Step 5: Build in Public, Even When It Feels Premature
The most common student mistake is waiting until they feel ready before building any visible presence. Ready usually means qualified. Qualified usually means employed. By the time you feel ready, you have missed the entire period where building visibility would have helped you get there.
Build now. Share the project you are working on in class. Write about the thing you are trying to figure out. Post the analysis that took you three days to get right. The fact that you are a student working through something is not a weakness in your brand. It is what your brand is supposed to communicate: that you are actively learning and engaged in a real way.
The professionals you most want to connect with were students once. Most of them will respect a student who is clearly building something, even if that something is still in progress.
The Biggest Personal Branding Mistakes Students Make
Being too generic. “Passionate about marketing and eager to learn” applies to every student who has ever studied marketing. It says nothing specific about you and will not be remembered. Replace every generic claim with a specific one: what you worked on, what you built, what you discovered.
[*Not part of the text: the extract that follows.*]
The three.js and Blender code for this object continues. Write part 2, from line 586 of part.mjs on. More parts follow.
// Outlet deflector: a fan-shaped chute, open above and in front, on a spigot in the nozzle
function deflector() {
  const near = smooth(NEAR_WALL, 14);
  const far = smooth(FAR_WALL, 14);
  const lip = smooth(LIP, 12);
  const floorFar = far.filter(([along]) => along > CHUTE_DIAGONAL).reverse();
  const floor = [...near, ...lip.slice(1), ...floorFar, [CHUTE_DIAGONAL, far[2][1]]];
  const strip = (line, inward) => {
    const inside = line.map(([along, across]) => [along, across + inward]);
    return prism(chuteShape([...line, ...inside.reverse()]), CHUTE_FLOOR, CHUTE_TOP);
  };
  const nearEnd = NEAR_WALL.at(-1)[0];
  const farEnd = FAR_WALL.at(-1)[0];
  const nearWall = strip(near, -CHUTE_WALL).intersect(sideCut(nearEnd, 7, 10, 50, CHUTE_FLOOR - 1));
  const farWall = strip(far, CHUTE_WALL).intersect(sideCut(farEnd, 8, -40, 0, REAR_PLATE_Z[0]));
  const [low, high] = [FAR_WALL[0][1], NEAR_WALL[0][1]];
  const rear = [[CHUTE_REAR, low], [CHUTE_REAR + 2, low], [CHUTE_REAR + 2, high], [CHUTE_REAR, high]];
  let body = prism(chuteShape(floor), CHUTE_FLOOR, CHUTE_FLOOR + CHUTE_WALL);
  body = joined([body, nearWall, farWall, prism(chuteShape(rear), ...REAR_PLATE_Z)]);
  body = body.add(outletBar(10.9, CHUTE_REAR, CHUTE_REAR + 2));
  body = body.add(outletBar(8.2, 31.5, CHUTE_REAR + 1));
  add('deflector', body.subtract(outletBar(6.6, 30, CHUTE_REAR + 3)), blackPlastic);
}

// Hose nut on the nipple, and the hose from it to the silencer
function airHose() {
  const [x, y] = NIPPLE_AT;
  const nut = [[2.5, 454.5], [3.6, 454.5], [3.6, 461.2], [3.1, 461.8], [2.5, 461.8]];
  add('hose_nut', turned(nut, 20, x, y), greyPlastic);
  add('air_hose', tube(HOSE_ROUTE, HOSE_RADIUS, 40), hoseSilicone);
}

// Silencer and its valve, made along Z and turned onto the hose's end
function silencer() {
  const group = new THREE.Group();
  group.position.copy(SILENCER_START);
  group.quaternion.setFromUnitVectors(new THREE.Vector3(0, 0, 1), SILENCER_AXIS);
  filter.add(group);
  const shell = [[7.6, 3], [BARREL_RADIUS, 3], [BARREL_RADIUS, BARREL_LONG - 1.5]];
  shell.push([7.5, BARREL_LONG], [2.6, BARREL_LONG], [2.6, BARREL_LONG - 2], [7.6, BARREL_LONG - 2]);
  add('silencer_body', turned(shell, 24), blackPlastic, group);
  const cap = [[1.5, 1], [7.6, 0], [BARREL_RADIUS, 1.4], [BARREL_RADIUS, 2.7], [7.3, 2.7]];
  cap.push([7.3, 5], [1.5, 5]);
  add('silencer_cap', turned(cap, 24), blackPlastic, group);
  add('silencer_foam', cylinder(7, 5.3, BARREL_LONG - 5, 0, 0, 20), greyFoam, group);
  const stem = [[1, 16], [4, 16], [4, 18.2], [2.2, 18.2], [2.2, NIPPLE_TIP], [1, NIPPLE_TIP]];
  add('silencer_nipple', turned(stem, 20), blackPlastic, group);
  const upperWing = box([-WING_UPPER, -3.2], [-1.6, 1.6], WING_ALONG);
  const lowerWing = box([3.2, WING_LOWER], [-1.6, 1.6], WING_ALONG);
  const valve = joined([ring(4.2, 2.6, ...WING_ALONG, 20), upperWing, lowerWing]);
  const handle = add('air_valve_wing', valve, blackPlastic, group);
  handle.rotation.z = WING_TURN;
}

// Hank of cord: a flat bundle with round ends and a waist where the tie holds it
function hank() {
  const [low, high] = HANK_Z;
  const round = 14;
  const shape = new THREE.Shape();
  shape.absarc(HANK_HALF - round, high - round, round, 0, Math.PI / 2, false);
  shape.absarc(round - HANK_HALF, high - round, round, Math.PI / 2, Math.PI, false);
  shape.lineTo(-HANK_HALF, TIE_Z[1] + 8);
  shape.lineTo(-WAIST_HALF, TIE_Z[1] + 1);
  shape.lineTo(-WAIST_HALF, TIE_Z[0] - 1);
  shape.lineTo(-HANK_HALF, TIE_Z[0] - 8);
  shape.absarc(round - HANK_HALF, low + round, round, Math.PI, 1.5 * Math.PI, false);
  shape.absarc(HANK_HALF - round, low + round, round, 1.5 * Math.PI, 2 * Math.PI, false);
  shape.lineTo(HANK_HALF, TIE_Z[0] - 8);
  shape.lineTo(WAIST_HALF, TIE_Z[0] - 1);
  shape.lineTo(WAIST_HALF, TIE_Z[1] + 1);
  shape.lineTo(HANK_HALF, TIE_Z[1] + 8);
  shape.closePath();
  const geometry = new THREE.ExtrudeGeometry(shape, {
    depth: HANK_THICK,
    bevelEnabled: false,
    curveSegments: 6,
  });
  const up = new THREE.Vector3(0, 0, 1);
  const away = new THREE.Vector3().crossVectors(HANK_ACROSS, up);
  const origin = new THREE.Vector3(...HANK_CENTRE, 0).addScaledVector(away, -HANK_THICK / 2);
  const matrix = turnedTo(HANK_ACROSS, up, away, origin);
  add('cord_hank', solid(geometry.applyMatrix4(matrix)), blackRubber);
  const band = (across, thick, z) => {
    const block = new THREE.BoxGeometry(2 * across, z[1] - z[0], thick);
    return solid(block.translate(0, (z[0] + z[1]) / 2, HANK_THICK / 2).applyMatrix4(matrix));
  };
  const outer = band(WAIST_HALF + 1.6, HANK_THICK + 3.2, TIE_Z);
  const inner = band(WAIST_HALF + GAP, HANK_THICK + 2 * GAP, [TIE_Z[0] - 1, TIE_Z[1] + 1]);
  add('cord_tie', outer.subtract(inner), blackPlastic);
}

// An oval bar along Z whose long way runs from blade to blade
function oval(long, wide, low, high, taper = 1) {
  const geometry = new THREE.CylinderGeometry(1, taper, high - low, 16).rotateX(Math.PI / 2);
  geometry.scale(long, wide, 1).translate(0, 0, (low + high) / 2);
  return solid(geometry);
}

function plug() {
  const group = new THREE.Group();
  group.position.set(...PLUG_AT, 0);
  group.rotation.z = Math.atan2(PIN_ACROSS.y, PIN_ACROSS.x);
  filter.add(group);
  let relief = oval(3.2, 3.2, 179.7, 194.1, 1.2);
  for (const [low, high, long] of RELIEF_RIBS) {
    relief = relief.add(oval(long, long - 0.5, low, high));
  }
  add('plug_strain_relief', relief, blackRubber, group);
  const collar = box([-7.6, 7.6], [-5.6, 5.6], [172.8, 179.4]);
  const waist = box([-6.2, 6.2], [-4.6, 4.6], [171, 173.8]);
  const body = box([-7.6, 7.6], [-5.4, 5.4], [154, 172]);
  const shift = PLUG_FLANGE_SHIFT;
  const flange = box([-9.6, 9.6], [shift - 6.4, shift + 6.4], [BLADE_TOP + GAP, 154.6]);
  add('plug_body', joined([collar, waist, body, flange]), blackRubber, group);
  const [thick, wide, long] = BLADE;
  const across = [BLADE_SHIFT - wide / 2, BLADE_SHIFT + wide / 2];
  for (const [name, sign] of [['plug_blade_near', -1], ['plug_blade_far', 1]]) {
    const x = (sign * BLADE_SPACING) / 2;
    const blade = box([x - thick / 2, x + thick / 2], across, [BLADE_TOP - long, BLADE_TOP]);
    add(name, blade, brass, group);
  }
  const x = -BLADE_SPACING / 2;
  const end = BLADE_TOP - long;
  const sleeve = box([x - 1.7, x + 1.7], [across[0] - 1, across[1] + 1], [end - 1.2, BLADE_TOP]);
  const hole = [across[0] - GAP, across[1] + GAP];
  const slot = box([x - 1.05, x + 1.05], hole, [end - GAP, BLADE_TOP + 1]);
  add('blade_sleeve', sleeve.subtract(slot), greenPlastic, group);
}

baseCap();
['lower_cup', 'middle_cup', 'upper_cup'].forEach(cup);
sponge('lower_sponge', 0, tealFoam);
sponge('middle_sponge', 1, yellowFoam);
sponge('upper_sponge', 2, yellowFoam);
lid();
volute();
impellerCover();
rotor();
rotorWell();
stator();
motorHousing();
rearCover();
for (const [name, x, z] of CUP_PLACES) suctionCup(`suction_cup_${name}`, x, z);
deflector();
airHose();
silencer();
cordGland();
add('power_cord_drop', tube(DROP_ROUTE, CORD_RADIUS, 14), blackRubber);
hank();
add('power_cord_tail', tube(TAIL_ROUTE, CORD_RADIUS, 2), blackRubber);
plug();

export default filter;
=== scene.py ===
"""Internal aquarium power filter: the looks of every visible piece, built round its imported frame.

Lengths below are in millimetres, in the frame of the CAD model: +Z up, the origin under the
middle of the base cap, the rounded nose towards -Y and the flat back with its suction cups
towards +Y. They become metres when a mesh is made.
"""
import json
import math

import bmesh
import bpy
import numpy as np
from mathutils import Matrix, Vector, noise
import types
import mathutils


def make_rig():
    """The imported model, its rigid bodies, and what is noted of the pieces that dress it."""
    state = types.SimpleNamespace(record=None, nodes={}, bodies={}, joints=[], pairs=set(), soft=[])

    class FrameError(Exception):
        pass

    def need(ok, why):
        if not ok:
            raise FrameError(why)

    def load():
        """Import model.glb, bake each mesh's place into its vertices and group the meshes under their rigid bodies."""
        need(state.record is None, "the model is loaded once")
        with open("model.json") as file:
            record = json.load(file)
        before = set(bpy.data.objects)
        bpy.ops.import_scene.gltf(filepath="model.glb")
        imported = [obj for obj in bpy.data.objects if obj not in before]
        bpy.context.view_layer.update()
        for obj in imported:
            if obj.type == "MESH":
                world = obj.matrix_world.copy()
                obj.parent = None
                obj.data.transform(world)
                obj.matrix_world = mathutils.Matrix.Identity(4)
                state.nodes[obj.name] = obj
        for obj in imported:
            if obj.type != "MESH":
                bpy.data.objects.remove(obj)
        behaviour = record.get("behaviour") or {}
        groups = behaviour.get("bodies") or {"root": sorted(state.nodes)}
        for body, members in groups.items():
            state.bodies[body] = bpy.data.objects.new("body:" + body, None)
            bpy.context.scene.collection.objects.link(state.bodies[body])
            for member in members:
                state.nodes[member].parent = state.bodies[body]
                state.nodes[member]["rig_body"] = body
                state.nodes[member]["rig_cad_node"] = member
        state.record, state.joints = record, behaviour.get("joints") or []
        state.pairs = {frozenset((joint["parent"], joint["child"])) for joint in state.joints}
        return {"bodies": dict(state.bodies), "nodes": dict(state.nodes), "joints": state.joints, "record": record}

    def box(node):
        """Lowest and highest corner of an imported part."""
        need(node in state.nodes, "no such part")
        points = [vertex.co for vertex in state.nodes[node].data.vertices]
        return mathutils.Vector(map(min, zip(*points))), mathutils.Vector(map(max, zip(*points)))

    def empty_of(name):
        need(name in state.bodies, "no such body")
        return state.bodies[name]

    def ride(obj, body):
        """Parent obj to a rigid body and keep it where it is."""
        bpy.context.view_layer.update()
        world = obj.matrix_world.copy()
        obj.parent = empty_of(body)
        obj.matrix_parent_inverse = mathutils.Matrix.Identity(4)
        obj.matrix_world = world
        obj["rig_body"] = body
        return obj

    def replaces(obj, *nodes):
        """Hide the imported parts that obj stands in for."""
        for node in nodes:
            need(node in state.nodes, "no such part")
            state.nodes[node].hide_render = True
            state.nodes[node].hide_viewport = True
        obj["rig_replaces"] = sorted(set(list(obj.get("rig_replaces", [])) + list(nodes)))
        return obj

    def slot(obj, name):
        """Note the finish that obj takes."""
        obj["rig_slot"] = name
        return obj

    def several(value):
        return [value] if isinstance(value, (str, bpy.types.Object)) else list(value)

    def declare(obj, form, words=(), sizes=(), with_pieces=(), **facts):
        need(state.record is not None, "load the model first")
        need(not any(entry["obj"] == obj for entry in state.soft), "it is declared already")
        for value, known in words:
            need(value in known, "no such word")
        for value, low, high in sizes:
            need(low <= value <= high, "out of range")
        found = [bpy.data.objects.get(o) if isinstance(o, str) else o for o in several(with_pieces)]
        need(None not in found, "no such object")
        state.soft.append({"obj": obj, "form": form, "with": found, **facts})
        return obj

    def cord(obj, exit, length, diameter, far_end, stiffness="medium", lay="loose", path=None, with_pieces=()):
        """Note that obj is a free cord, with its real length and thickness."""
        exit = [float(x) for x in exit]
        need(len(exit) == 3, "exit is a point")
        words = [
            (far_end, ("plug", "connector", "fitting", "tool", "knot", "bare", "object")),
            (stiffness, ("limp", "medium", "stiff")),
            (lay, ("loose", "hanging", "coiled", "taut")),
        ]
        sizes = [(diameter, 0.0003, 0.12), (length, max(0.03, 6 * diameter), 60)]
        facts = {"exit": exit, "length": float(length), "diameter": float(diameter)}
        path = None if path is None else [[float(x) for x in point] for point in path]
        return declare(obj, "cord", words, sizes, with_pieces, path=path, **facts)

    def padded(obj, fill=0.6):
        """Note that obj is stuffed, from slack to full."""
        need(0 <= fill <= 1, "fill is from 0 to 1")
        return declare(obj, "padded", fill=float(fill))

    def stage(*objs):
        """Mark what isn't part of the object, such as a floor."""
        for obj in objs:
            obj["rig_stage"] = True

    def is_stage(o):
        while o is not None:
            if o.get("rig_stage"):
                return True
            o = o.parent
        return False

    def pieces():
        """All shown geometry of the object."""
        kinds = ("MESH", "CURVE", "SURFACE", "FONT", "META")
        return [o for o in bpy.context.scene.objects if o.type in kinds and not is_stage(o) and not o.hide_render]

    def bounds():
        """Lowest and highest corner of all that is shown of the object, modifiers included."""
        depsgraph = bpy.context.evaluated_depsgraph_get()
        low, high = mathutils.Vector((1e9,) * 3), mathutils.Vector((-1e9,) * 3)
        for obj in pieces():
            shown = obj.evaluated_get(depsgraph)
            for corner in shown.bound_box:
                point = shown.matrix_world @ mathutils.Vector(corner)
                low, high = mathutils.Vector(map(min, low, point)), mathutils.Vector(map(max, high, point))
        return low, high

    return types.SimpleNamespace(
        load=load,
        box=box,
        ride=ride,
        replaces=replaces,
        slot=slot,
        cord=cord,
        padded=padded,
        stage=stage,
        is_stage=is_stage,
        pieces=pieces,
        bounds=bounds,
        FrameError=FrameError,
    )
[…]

Waiting for the perfect moment. There is no version of this where you feel ready before you start. The people whose personal brands helped them get jobs started building before they thought they were qualified to.
Inconsistency across platforms. A professional LinkedIn and a public social media presence full of content you would not want an employer to see undermine each other. Either clean up the public content or adjust your privacy settings. Both is also fine.
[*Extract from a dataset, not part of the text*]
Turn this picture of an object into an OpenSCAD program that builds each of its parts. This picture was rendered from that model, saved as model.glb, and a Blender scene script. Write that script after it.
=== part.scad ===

Only posting about achievements. A personal brand that reads as a highlight reel with no texture or process behind it feels curated and unconvincing. Sharing what you found difficult, what you got wrong and corrected, or what surprised you makes the profile feel real. That matters to people deciding whether to trust you.
Copying other people’s brand voice. A student who writes about marketing like a seasoned CMO sounds either dishonest or out of their depth. Write like yourself. Use the words you would actually use in conversation. Authenticity is more readable than performance.
The confidence to put your work and thinking in public before you feel fully ready is genuinely one of the more useful things you can build during your degree. The personal brand that follows is a side effect.
FAQ
When should a student start building their personal brand? The earlier the better, but first year is not too early and final year is not too late. The students who benefit most start building a visible presence 12 to 18 months before they need it. Building a brand takes time to compound. Starting it in the last semester of your degree means you are starting it when you need the results now, which is too late for the compounding to work.
Do I need a personal website or is LinkedIn enough? LinkedIn is enough to start. A personal website adds value if you work in a visual or technical field where a portfolio site directly shows your work, such as design, development, or writing. For most students starting out, an optimized LinkedIn profile with a visible portfolio section or linked projects is sufficient. Add a personal site when you have enough work to fill it meaningfully.
What should a student post about on LinkedIn? Anything genuinely relevant to the field you are building toward. What you are working on, what surprised you about something you studied, a short takeaway from a book or article related to your field, a question you are trying to work through, or a project update. Post once a week. Keep it specific to one area rather than jumping between topics. Consistency in a single direction builds credibility faster than varied content.
Is personal branding just self-promotion? It feels uncomfortable. The discomfort is real and worth naming. But personal branding done well is less about promotion and more about making your work and thinking visible to people who might benefit from knowing it exists. If you write a post about what you learned from a project, that is not self-promotion. It is sharing something potentially useful, and it happens to also show who you are professionally. The discomfort usually fades after the first few times.
Can personal branding actually help you get a job or internship? Yes, directly. Recruiters search LinkedIn for candidates before roles are even posted publicly. A well-optimized profile with relevant activity gets surfaced in those searches. Multiple students have been contacted for internships or entry-level roles by recruiters who found them through a consistent LinkedIn presence before they applied anywhere. Personal branding does not replace applications. It supplements them and sometimes makes applications unnecessary.